For the first time since 2008, more property professionals are expecting sales to drop rather than rise in the near future, says the latest monthly report from the RICS.

Prices and Sales May Fall Due to Stamp Duty Changes and EU Referendum

Prices and Sales May Fall Due to Stamp Duty Changes and EU Referendum

The expected decline in activity comes after a busy start to the year, as buy-to-let landlords rushed to complete sales ahead of the 3% Stamp Duty surcharge on 1st April. The RICS reports that agreed sales have increased for the fourth consecutive month as a result.

The organisation says that most UK regions experienced house price growth in March, while property prices have increased every month for the past three years on a national level.

However, London has not followed the trend, with prices falling in some areas. The RICS believes that uncertainty over the EU referendum and the London mayoral election will continue to contribute to decreasing prices. Of the surveyors working in central London, 38% more predict that house prices will fall rather than rise in the next three months.

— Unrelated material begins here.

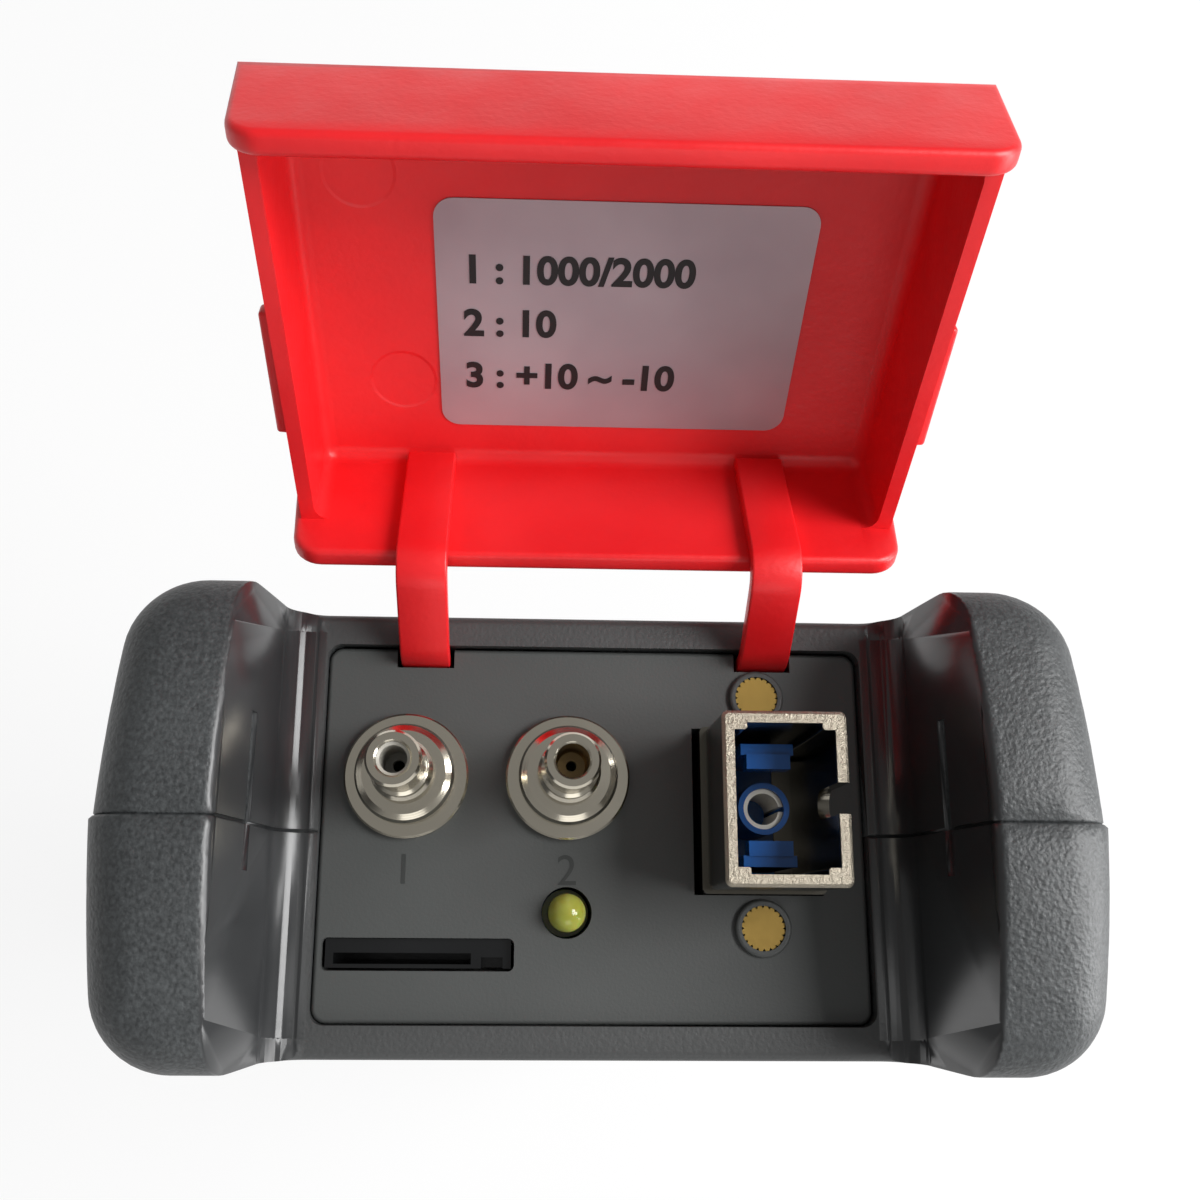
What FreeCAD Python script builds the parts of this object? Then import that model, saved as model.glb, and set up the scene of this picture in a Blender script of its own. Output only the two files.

The Chief Economist at the RICS, Simon Rubinsohn, says: “Elections inevitably bring with them periods of uncertainty in the market, and our figures would suggest that May’s devolved elections are no exception. Likewise, the EU referendum is likely to be an influence in terms of the damper outlook, for London in particular.”1

John King, of London-based estate agent Andrew Scott Robertson, reports that activity picked up ahead of the Stamp Duty change. He comments: “The outcome is likely that we will see a slowdown in sales occurring while outside events surrounding currency rates and employment levels undermine confidence.”1

The latest Credit Conditions Survey from the Bank of England found that banks and building societies are also expecting buy-to-let mortgage lending to drop significantly in the coming months.

Additionally, the Council of Mortgage Lenders has reported that buy-to-let landlords seeking to complete purchases before being hit with the higher tax rate boosted activity in the first three months of the year.

Property sales in England and Wales were at a nine-year high in March, says LSL Property Services. It is therefore unsurprising that sales levels will come down from this peak in the coming months.